When the rod pivots around the corner, it forms a continuously changing triangle with the hallway walls. The mathematical solution requires identifying the minimum length of this pivoting line segment, which occurs at a specific angle θ where the derivative of the length function equals zero.
Deriving the Maximum Sausage Length Formula
For hallways of width a and b, the length L of the sausage at angle θ is:
L(θ) = a/sin(θ) + b/cos(θ)
To find the minimum possible L (which determines the maximum sausage length that can pass), we take the derivative and set it to zero:
dL/dθ = -a cos(θ)/sin²(θ) + b sin(θ)/cos²(θ) = 0
Solving this equation yields the critical angle where:
tan(θ) = (a/b)^{1/3}
Substituting back into the length equation gives the maximum sausage length formula:
L_{max} = (a^{2/3} + b^{2/3})^{3/2}
| Hallway Configuration | Maximum Sausage Length | Numerical Value |
|---|---|---|
| Equal widths (a = b = w) | (2w^{2/3})^{3/2} = 2√2 w | ≈ 2.828w |
| Widths a = 1m, b = 1m | (1^{2/3} + 1^{2/3})^{3/2} | ≈ 2.828 meters |
| Widths a = 1m, b = 2m | (1^{2/3} + 2^{2/3})^{3/2} | ≈ 4.162 meters |
| Widths a = 2m, b = 3m | (2^{2/3} + 3^{2/3})^{3/2} | ≈ 7.024 meters |
Practical Applications of the Hallway Navigation Principle
While the "sausage through a hallway" problem appears theoretical, it has numerous real-world applications. Furniture movers routinely face this challenge when transporting large items like sofas, pianos, or refrigerators through building corridors. Understanding the mathematical principles helps determine whether an object can navigate a corner without tilting or disassembly.
Robotics engineers apply this concept when designing autonomous vehicles that must navigate tight spaces. The problem also informs architectural planning, helping designers create building layouts with appropriate corridor dimensions for expected equipment movement. In manufacturing facilities, the principle guides the design of assembly lines where large components must move between workstations.

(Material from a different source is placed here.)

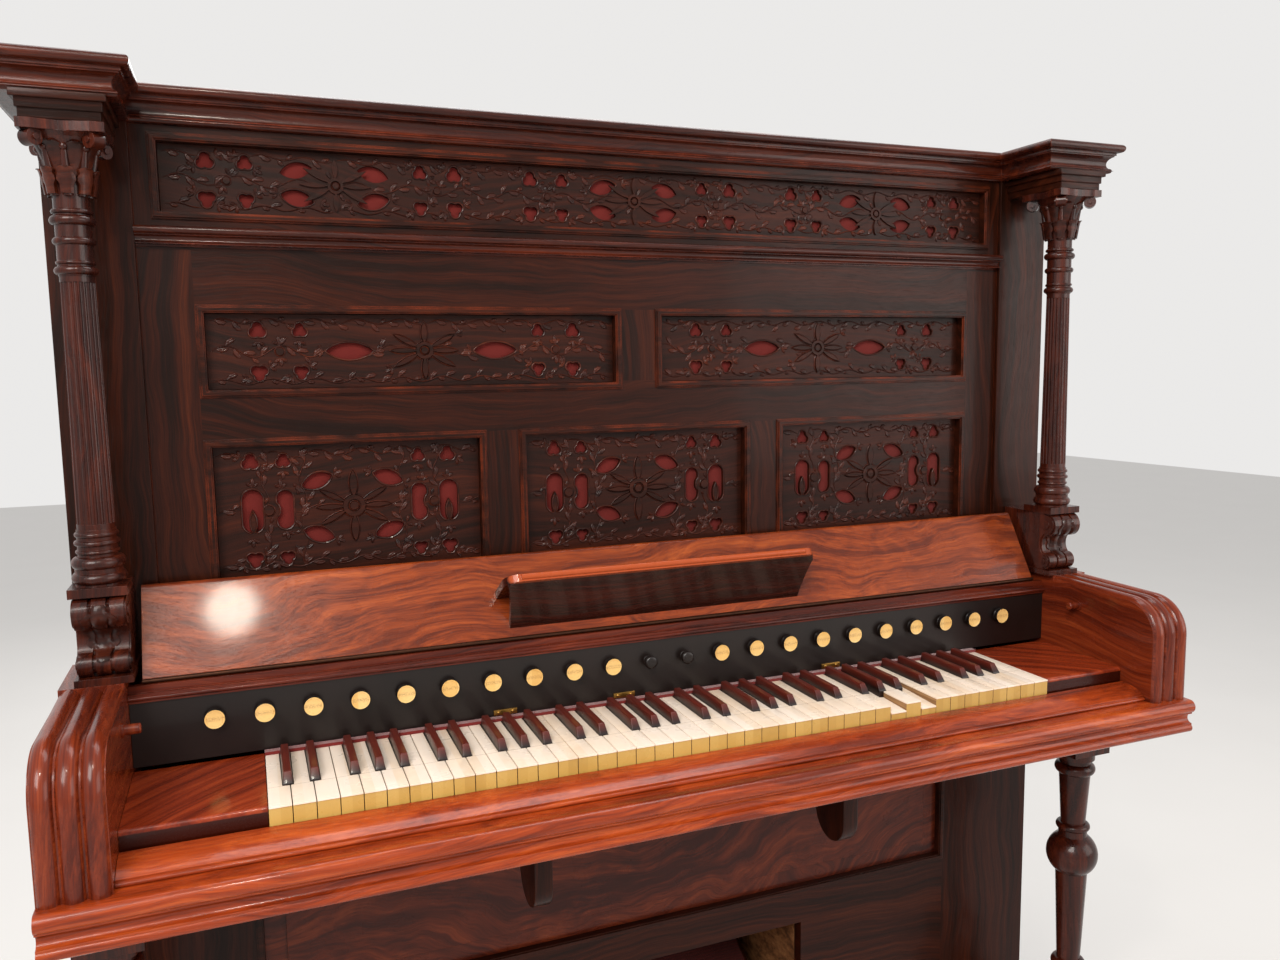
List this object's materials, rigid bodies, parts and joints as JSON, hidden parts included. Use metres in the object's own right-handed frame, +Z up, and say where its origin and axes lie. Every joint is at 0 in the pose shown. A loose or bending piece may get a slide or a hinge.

Common Variations of the Sausage Navigation Problem
Mathematicians have explored several variations of the basic hallway navigation problem:
- Non-right-angled corners: When hallways meet at angles other than 90 degrees, the solution requires trigonometric adjustments to the basic formula
- Three-dimensional navigation: Extending the problem to moving objects through L-shaped corridors with height constraints adds another dimension to the optimization
- Flexible objects: When the "sausage" can bend slightly, the problem transforms into determining maximum curvature while maintaining structural integrity
- Multiple corners: Navigating through sequences of corners requires cumulative analysis of each bottleneck point
Context Boundaries: When the Formula Applies (and When It Doesn't)
While the hallway navigation formula provides a powerful tool for spatial planning, its applicability is constrained by specific conditions. Understanding these boundaries is crucial for proper real-world implementation:
Valid Application Scenarios
- Right-angled corners: The formula L = (a^{2/3} + b^{2/3})^{3/2} strictly applies only to 90-degree corners. Deviations require trigonometric adjustments as discussed in variations.
- Constant hallway widths: The solution assumes uniform widths a and b throughout the approach to the corner. Narrowing sections create additional bottlenecks.
- Thin rigid objects: The model treats the object as one-dimensional (zero thickness). For physical objects, thickness must be accounted for by reducing effective hallway widths.
Key Limitations and Adjustments
Real-world applications often require modifications to the base formula:
- Object thickness compensation: For a rectangular object of width t, the effective hallway widths become (a - t) and (b - t). This adjustment is standard practice in furniture moving and robotics navigation [1].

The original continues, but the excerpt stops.